The conflict between the public and private lives of these two historic figures was bound to end in tragedy.  They fail to defeat or escape their enemies.  As in “Romeo and Juliet,” both die by their own hands.  In the Globe’s candlelit indoor theatre – a version of the playhouse where this play was once performed – Cattrall watches the actors play out Cleopatra’s last moments.

“Romeo and Juliet” with Joseph Fiennes
Fiennes has a unique perspective on “Romeo and Juliet.” He played Shakespeare – both writing and performing as Romeo – in the film “Shakespeare in Love.”  Now he wants to examine why it remains the most-performed of all Shakespeare plays.

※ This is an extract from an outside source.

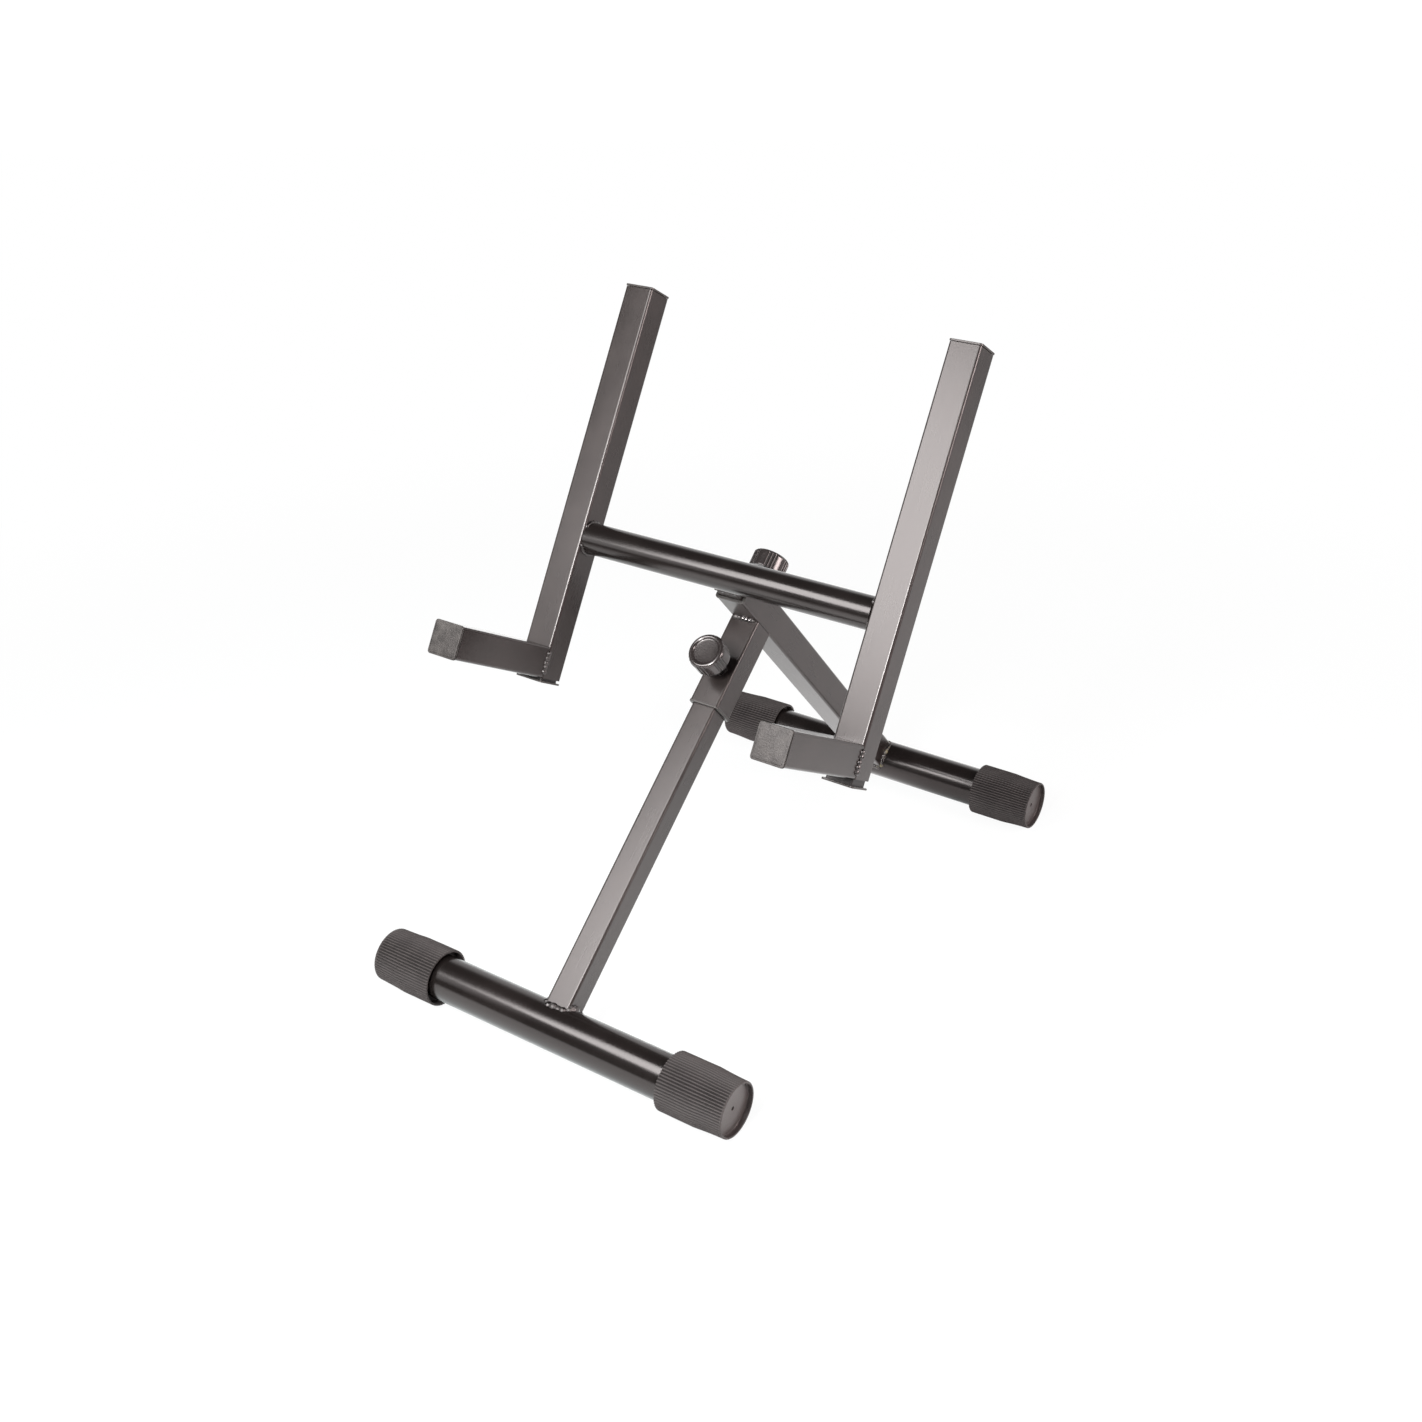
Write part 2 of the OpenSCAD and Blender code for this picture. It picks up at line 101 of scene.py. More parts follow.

Fiennes takes us back to the source – an Italian story translated into English when Shakespeare was a boy.  Shakespeare adapted and dramatized the Italian poem, and other writers have been adapting him for centuries ever since. At London’s Royal Ballet, viewers see the play in a famous dance interpretation, and later Stephen Sondheim discusses adapting for the Broadway musical theater as “West Side Story.”  Fiennes visits adult night classes at a South London school where the participants can see their own lives reflected in the play.

Orlando Bloom and Condola Rashad, who recently played the immortal lovers on Broadway in 2013, discuss the continuing power of the play and its poetry.  And Fiennes looks at noted film adaptations, ranging from Franco Zeffirelli’s 1968 Italian masterpiece to Baz Luhrman’s contemporary re-imagining.  We attend the premiere of a new film adaptation, this time rewritten by Julian Fellowes.  Back at the Globe, we watch as the company rehearses a scene with a young man very effectively playing Juliet – just as would have been done in Shakespeare’s time.

The ending of this play is so tragic that for years rewritten versions dominated the stage. Yet Fiennes sees a more hopeful message coming from the tragic ending, one about the eternal power of love.